Sunday, April 7, 2013

Something is Wrong with Relief Pitcher WAR

In 2010, both Brian Matusz of the Baltimore Orioles and Neftali Feliz of the Texas Rangers were rookie-elligible pitchers. Matusz started 32 games for the Orioles, pitching 175.2 innings (around 5.5 innings per game), won 10 games and lost 12. He gave up 88 runs, 84 of them earned, for an ERA of 4.30, slightly below league average. He struck out 143 (7.3 per 9 innings), walked 63 (3.2/9 IP), and allowed 19 home runs (1.0 per 9), numbers good for a 4.05 FIP. Felix, meanwhile, appeared in 70 games, all in relief, 59 of which he finished (which led the league). He pitched 69.1 innings, had a 4-3 record, and racked up 40 saves, third in the league behind Rafael Soriano and Joakim Soria. He allowed 21 runs, all earned, for an ERA of 2.73 and an adjusted ERA+ of 165. He struck out 71, walked only 18, and allowed just 5 home runs, for per-nine-inning rates of 9.1 K, 2.3 BB, and 0.6 HR and a 2.96 FIP. Oh, and he did all this in Arlington, a great hitter's environment (which is accounted for in the ERA+ number but nothing else). Those numbers, apparently, gave Brian Matusz, slightly-below-average not-particularly-innings-eating starter, 2.8 fWAR and 3.0 bWAR.* Dominant closer Neftali Feliz, meanwhile, got 2.0 fWAR and 2.3 bWAR.

This can't be right, can it? Is it really true that a mediocre starter is more valuable than a great closer? This is an incredibly counter-intuitive result, so we should be skeptical of it. Of course, its counter-intuitive nature doesn't mean we should dismiss it out of hand; for a lot of people it's counter-intuitive that a solid defender at a medium defensive position like second base or center field who draws a lot of walks can be more valuable than the guy who leads the league in home runs and RBI but plays left field, badly, can't run, and draws about a dozen walks a year. But it's true, and the Wins Above Replacement statistic basically forces you to take all those other things besides the flashy power into account. So maybe it is true that Matusz was better than Feliz in 2010, or more valuable anyway, despite how weird that feels to me. But boy does it ever feel weird. And it's not the case that I can't back up my weirdness with objective numerical analysis.



Consider Win Probability Added.
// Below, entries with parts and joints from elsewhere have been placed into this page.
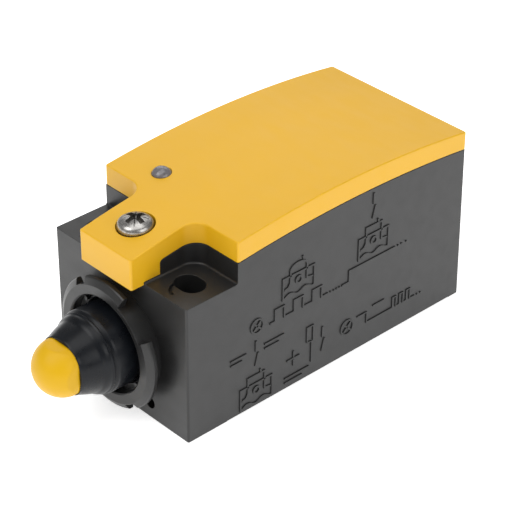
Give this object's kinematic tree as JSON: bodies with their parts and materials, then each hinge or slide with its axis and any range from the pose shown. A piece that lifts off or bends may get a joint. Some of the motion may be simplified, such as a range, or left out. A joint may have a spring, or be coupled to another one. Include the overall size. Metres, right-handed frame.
{
  "type": "limit switch",
  "caption": "Electronic limit switch: narrow plastic enclosure, domed plunger in a rubber boot, bayonet collar, slotted mounting corners, screwed cover with lamp, threaded cable entry.",
  "frame": {"origin": "midway between the two mounting slots, on the mounting face", "axes": "+X from the plunger to the cable entry, +Z from the mounting face to the cover, +Y across the width"},
  "size_m": [0.0776, 0.031, 0.0337],
  "materials": {
    "housing_grey": "fine spark-eroded texture, glass-filled",
    "cover_yellow": "fine texture",
    "tip_yellow": "smooth moulded",
    "boot_rubber": "satin moulded rubber",
    "gasket_rubber": "matt",
    "carrier_plastic": "smooth",
    "bush_polymer": "smooth natural polymer",
    "screw_steel": "bright zinc plated",
    "spring_steel": "drawn wire",
    "insert_brass": "turned",
    "magnet_metal": "nickel plated",
    "board_laminate": "solder resist over glass laminate",
    "chip_black": "moulded epoxy",
    "capacitor_can": "bare can",
    "resistor_ceramic": "glazed ceramic",
    "led_body": "cast resin",
    "terminal_plastic": "light grey polyamide",
    "terminal_plating": "tin plated",
    "lens_clear": "smoked clear",
    "button_cap": "smooth"
  },
  "bodies": {
    "enclosure": {"housing": "housing_grey", "bayonet_collar": "housing_grey", "sealing_boot": "boot_rubber", "guide_bush": "bush_polymer", "return_spring": "spring_steel", "screw_insert": "insert_brass", "circuit_board": "board_laminate", "board_screws": "screw_steel", "hall_sensor": "chip_black", "microcontroller": "chip_black", "output_transistors": "chip_black", "filter_capacitor": "capacitor_can", "chip_resistors": "resistor_ceramic", "status_led": "led_body", "set_button_case": "carrier_plastic", "terminal_block": "terminal_plastic", "terminal_clamps": "terminal_plating", "terminal_screws": "screw_steel", "terminal_pins": "terminal_plating"},
    "plunger": {"plunger_tip": "tip_yellow", "plunger_stem": "carrier_plastic", "magnet": "magnet_metal", "stem_clip": "spring_steel"},
    "cover": {"cover": "cover_yellow", "cover_gasket": "gasket_rubber", "cover_screw": "screw_steel", "screw_retainer": "carrier_plastic", "light_guide": "lens_clear"},
    "set_button": {"set_button_cap": "button_cap"}
  },
  "joints": [
    {"name": "plunger_press", "type": "slide", "parent": "enclosure", "child": "plunger", "axis": [1, 0, 0], "range_m": [0, 0.0055], "stiffness_N_per_m": 1300, "springref_m": -0.0008, "deforming": ["sealing_boot", "return_spring"]},
    {"name": "cover_lift", "type": "slide", "parent": "enclosure", "child": "cover", "axis": [0, 0, 1], "range_m": [0, 0.04]},
    {"name": "set_button_press", "type": "slide", "parent": "enclosure", "child": "set_button", "axis": [0, 0, -1], "range_m": [0, 0.00025], "stiffness_N_per_m": 800, "springref_m": -0.0005}
  ]
}
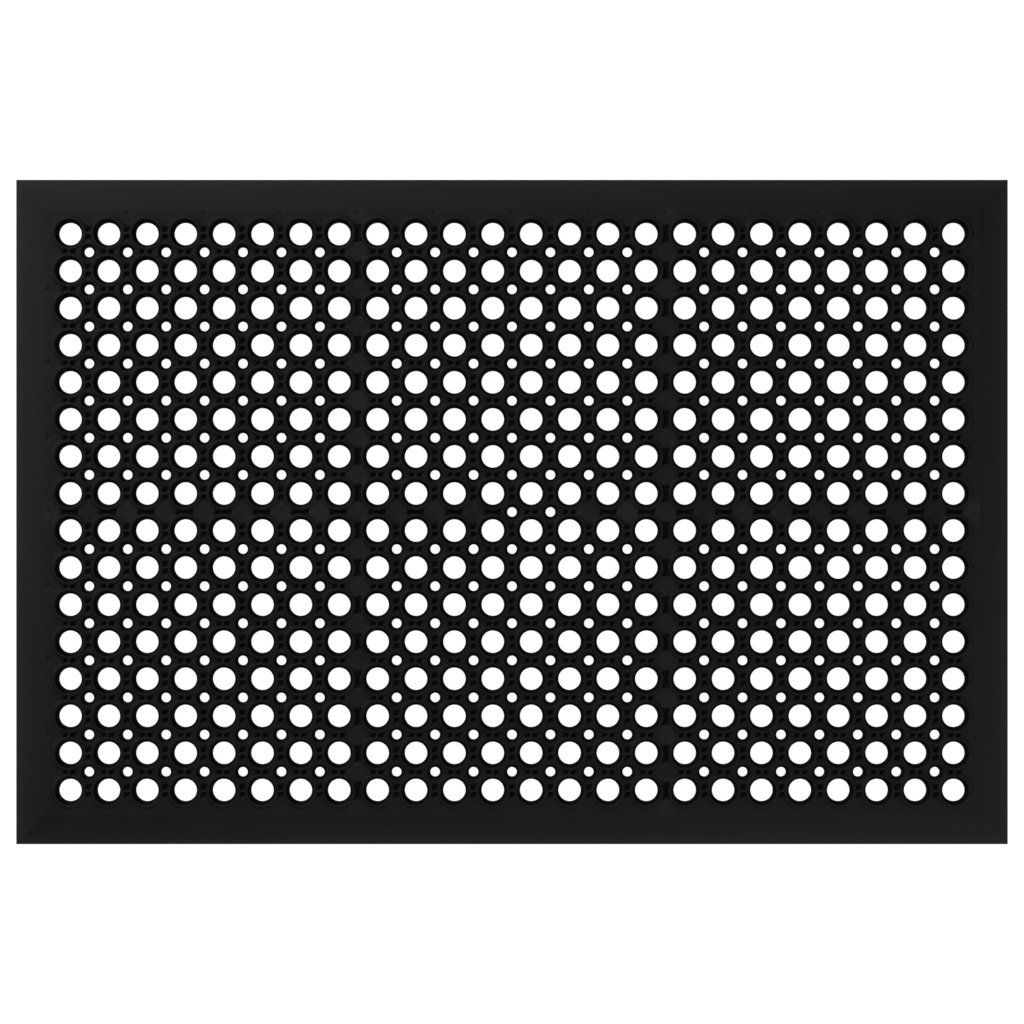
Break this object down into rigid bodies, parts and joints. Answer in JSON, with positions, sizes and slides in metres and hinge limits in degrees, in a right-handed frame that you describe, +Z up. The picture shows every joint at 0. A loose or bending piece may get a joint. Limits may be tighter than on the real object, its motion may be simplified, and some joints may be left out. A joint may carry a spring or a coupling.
{
  "type": "door mat",
  "caption": "Rectangular black rubber ring mat with open drainage rings joined by a ribbed web, small holes between the rings, and a bevelled border.",
  "frame": {"origin": "middle of the underside, on the floor", "axes": "+X along the mat's long side, +Y along its short side, +Z up out of the tread"},
  "size_m": [0.9, 0.603, 0.012],
  "materials": {
    "field_rubber": "satin moulded black rubber",
    "border_rubber": "satin moulded black rubber, smooth bevel"
  },
  "bodies": {
    "root": {"ring_field_front_left": "field_rubber", "ring_field_front_middle": "field_rubber", "ring_field_front_right": "field_rubber", "ring_field_back_left": "field_rubber", "ring_field_back_middle": "field_rubber", "ring_field_back_right": "field_rubber", "border_front": "border_rubber", "border_back": "border_rubber", "border_left": "border_rubber", "border_right": "border_rubber"}
  },
  "joints": []
}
Using the pretty rigorously defined Win Expectancies for every possible state of a baseball game, in terms of run differential, inning, outs, and bases occupied, this stat tells you how much each event of a game shifted the odds (under neutral assumptions about the skills of the various players) on the game's ultimate outcome. It's a "story" statistic, in that it tells you how the game progressed but isn't necessarily great for evaluating players overall. Batters, for instance, don't really control whether they come up with the bases loaded or the bases empty, in an extremely important spot or a meaningless one. A starting pitcher might pitch seven scoreless innings and, if his offense is also getting blanked, rack up a massive WPA, but if his team puts up seven runs for him he'll barely be adding anything. It's the exact same individual performance, but in a different narrative context. We do tend to view the shutout when you're dueling a shutout from the opposing pitcher as more important than the shutout when you've got a huge lead, but it doesn't make sense to view that added importance as reflecting the pitcher's own skill level or anything.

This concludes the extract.